**Task description:**
Start at the line containing "The OpenSCAD and" and stop at the line containing "(1 / 9, 1 / 16))"; copy those lines exactly, both ends included, and no others.

**The data:**

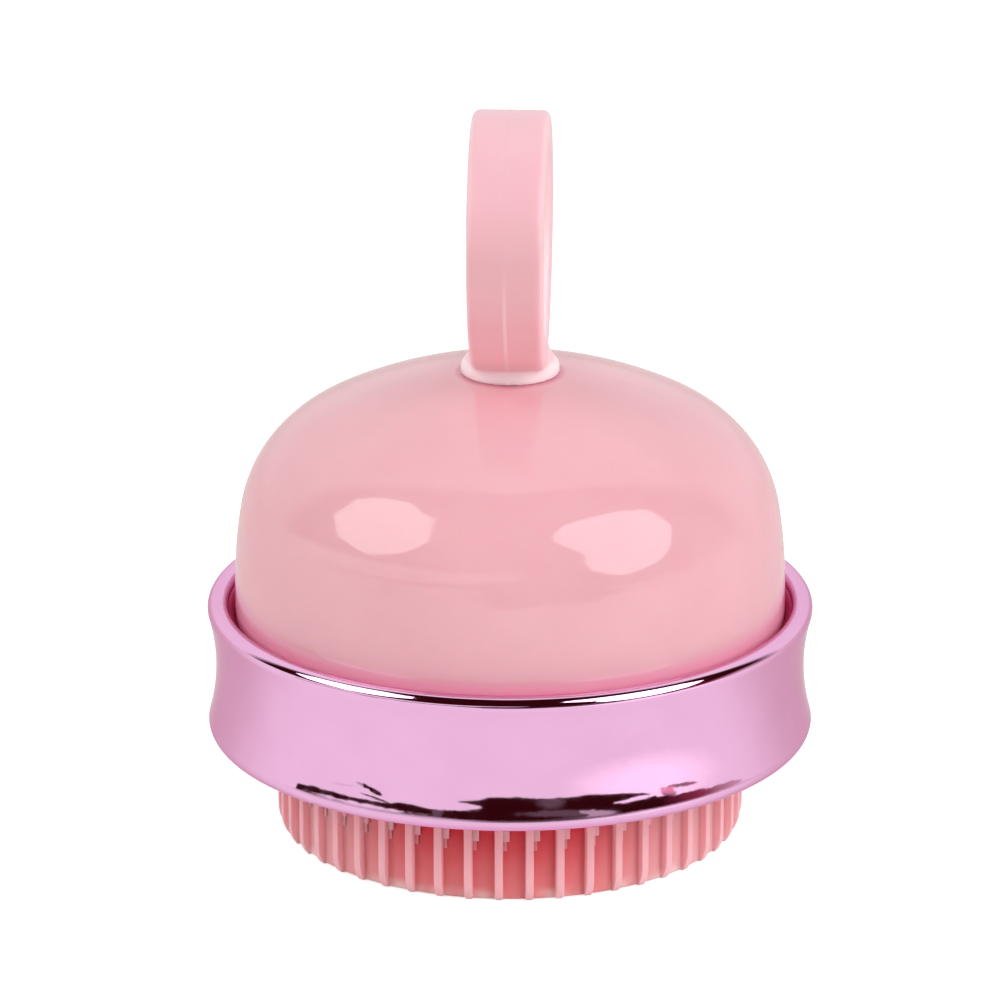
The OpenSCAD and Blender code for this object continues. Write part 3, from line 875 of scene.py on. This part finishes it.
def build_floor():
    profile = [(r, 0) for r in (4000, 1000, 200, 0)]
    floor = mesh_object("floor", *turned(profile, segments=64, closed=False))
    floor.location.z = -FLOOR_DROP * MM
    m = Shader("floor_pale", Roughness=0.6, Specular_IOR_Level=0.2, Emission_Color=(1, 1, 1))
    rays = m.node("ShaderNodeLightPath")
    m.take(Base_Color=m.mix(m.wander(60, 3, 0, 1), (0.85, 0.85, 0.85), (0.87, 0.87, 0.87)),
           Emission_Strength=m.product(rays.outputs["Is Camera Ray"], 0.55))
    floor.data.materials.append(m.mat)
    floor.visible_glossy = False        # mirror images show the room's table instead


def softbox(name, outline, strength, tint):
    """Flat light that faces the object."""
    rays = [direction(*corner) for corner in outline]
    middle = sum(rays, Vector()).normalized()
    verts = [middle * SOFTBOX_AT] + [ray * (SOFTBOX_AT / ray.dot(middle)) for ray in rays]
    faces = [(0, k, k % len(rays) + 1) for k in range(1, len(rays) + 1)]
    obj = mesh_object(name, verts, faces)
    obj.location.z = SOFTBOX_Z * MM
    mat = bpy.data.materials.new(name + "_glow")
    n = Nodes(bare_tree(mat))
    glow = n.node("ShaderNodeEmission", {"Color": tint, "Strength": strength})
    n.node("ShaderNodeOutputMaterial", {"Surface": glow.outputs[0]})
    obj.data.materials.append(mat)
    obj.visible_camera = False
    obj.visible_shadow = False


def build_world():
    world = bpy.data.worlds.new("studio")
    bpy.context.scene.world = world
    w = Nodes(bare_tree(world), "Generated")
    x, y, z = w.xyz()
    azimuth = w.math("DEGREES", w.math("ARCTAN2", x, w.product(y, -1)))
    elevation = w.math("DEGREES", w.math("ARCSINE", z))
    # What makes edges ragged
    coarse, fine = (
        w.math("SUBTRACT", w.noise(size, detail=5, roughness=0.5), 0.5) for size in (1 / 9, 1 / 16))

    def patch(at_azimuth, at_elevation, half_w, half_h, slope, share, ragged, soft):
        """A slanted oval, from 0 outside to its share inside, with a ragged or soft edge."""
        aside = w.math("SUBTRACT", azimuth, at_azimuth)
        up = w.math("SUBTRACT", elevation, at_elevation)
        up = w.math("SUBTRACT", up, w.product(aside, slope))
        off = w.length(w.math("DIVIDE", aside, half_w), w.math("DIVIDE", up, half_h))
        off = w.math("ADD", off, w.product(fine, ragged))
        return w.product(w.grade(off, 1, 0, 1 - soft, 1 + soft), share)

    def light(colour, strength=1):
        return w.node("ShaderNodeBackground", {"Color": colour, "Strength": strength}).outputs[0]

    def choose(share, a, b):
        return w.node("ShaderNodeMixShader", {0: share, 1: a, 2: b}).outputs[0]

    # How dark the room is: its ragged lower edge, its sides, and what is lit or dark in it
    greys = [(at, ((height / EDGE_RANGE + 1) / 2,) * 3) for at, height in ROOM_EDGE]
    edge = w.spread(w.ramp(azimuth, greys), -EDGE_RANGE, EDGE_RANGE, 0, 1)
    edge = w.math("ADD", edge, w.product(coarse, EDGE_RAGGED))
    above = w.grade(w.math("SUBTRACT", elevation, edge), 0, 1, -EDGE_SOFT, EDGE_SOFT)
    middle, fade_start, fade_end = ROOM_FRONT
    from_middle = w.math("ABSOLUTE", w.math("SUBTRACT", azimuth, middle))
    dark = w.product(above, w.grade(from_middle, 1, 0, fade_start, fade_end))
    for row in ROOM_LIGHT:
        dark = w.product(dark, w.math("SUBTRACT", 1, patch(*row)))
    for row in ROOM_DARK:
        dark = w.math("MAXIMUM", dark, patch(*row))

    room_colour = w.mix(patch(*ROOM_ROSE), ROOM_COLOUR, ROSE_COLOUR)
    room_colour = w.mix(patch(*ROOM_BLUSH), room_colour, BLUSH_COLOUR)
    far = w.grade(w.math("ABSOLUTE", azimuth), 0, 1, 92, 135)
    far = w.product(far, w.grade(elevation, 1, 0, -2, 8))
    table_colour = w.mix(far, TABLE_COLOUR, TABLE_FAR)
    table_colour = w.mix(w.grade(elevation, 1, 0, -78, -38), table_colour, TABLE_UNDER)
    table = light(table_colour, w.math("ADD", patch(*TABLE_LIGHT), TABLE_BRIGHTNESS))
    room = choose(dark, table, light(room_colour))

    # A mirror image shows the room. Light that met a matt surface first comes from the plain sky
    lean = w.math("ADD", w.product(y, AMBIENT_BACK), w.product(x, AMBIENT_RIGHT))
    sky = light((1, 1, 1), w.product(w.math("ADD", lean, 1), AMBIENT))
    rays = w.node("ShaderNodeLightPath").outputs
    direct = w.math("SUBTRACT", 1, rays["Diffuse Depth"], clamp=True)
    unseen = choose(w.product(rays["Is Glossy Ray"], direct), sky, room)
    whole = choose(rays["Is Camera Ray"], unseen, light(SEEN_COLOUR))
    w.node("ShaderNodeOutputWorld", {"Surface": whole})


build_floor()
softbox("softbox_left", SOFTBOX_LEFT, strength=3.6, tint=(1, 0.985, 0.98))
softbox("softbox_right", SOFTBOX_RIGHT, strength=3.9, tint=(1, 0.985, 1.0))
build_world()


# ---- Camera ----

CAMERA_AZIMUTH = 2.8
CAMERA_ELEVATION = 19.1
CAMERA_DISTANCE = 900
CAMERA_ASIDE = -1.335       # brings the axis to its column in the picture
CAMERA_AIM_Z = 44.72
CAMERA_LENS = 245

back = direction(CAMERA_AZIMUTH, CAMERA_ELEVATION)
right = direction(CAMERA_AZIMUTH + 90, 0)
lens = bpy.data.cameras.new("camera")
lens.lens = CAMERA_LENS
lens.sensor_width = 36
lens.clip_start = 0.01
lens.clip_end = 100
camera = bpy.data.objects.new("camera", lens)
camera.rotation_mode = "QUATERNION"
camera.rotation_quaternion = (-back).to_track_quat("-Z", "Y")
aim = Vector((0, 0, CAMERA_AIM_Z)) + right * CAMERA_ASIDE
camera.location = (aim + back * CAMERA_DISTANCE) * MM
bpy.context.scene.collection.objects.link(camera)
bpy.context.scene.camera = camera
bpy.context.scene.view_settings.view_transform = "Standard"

--

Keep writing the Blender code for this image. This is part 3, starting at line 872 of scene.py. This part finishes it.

**The completed task:**
The OpenSCAD and Blender code for this object continues. Write part 3, from line 875 of scene.py on. This part finishes it.
def build_floor():
    profile = [(r, 0) for r in (4000, 1000, 200, 0)]
    floor = mesh_object("floor", *turned(profile, segments=64, closed=False))
    floor.location.z = -FLOOR_DROP * MM
    m = Shader("floor_pale", Roughness=0.6, Specular_IOR_Level=0.2, Emission_Color=(1, 1, 1))
    rays = m.node("ShaderNodeLightPath")
    m.take(Base_Color=m.mix(m.wander(60, 3, 0, 1), (0.85, 0.85, 0.85), (0.87, 0.87, 0.87)),
           Emission_Strength=m.product(rays.outputs["Is Camera Ray"], 0.55))
    floor.data.materials.append(m.mat)
    floor.visible_glossy = False        # mirror images show the room's table instead


def softbox(name, outline, strength, tint):
    """Flat light that faces the object."""
    rays = [direction(*corner) for corner in outline]
    middle = sum(rays, Vector()).normalized()
    verts = [middle * SOFTBOX_AT] + [ray * (SOFTBOX_AT / ray.dot(middle)) for ray in rays]
    faces = [(0, k, k % len(rays) + 1) for k in range(1, len(rays) + 1)]
    obj = mesh_object(name, verts, faces)
    obj.location.z = SOFTBOX_Z * MM
    mat = bpy.data.materials.new(name + "_glow")
    n = Nodes(bare_tree(mat))
    glow = n.node("ShaderNodeEmission", {"Color": tint, "Strength": strength})
    n.node("ShaderNodeOutputMaterial", {"Surface": glow.outputs[0]})
    obj.data.materials.append(mat)
    obj.visible_camera = False
    obj.visible_shadow = False


def build_world():
    world = bpy.data.worlds.new("studio")
    bpy.context.scene.world = world
    w = Nodes(bare_tree(world), "Generated")
    x, y, z = w.xyz()
    azimuth = w.math("DEGREES", w.math("ARCTAN2", x, w.product(y, -1)))
    elevation = w.math("DEGREES", w.math("ARCSINE", z))
    # What makes edges ragged
    coarse, fine = (
        w.math("SUBTRACT", w.noise(size, detail=5, roughness=0.5), 0.5) for size in (1 / 9, 1 / 16))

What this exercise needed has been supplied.